LED lighting is the best for aquariums in terms of quality and control, and can be used for any aquarium. Incandescent lamps are often less efficient-shining extra light away from your aquarium and can run hot which can be problematic in smaller setups. Fluorescent lamps, while offering some options for the full light spectrum, tend to lose intensity over time. In comparison, LED lights to give you control over the entire light spectrum to influence your animals and plants. They also run cooler than other lights and are long-lasting for minimal maintenance over time. LED lights can last for 50,000 hours- or 6 years- without replacement. Although the up-front cost can be higher than some of the other lighting options mentioned, these powerful lights are energy efficient. In fact, LED bulbs can run on up to 80% less electricity than other lights! The energy efficiency coupled with their long life adds up to serious savings in the long run in comparison to their counterparts. LED lights are also more adjustable than standard bulbs. This means that you can often adjust the spectrum of light coming through and use different color channels to influence your tank. Many LED lights include modes for day and night, as well as modes optimized specifically for plants and reefs.
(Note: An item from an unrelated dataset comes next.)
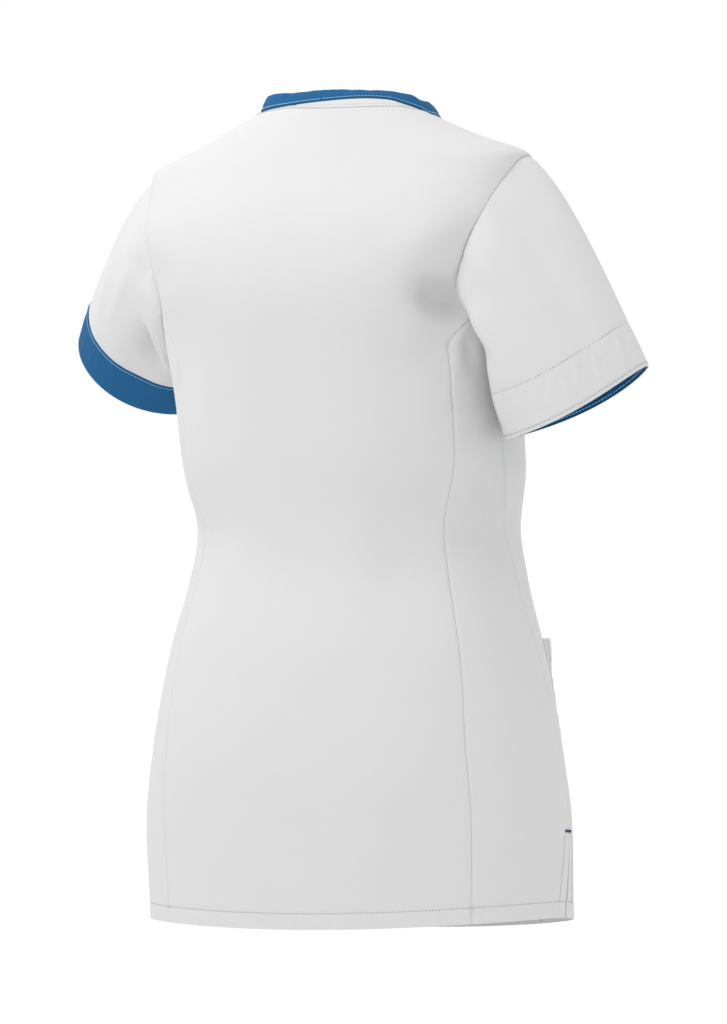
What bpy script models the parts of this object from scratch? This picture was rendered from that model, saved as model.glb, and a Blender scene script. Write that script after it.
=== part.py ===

Finding a suitable LED light for a 125-150 gallon aquarium can be a challenge. With a larger scale setup, more attention must be paid to light coverage and intensity throughout the tank. The light fixtures must have proper dimensions to properly fit the tank, and strike a healthy balance between intensity and luminosity. The lighting that you choose, and the intensity that it can allow, will dictate the type of plants and corals that you can grow in your environment. Luckily, there are plenty of options for great aquarium light setups, not to mention other opportunities for making your own lighting. To figure out what will work best for you, it helps to understand the type of light that you need for your selected plants and fish to thrive.

Light is made up of colors, referred to as a spectrum, that while not overly noticeable to the human eye can have an impact on the aquatic environment. Humans are more sensitive to green and yellow light, whereas plants thrive under red and blue light. Choosing an aquarium lamp that supplies the correct colored light to your tank can have a great impact on photosynthesis that plants use to grow- and lead to a booming, thriving aquascape. A bonus of using LED aquarium lights is that many models give you fine control over the light spectrum, which you can adjust as often as you like to suit your needs. Fish are less sensitive to changes in light, however, it can still have an effect on their lifestyle. It is important for fish health that they have distinct day and night, or light and dark periods every 24 hours. This not only maintains the natural day and night cycles they would experience in the wild, but it gives nocturnal species of fish some space to thrive. Although fish are not overly sensitive to the spectrum of light, studies have shown that fish exposed to red light stimulated feeding motivation. Now that we have a handle on how light works, we can think about some factors to consider when looking for an LED aquarium light for a 125 or 150-gallon aquarium.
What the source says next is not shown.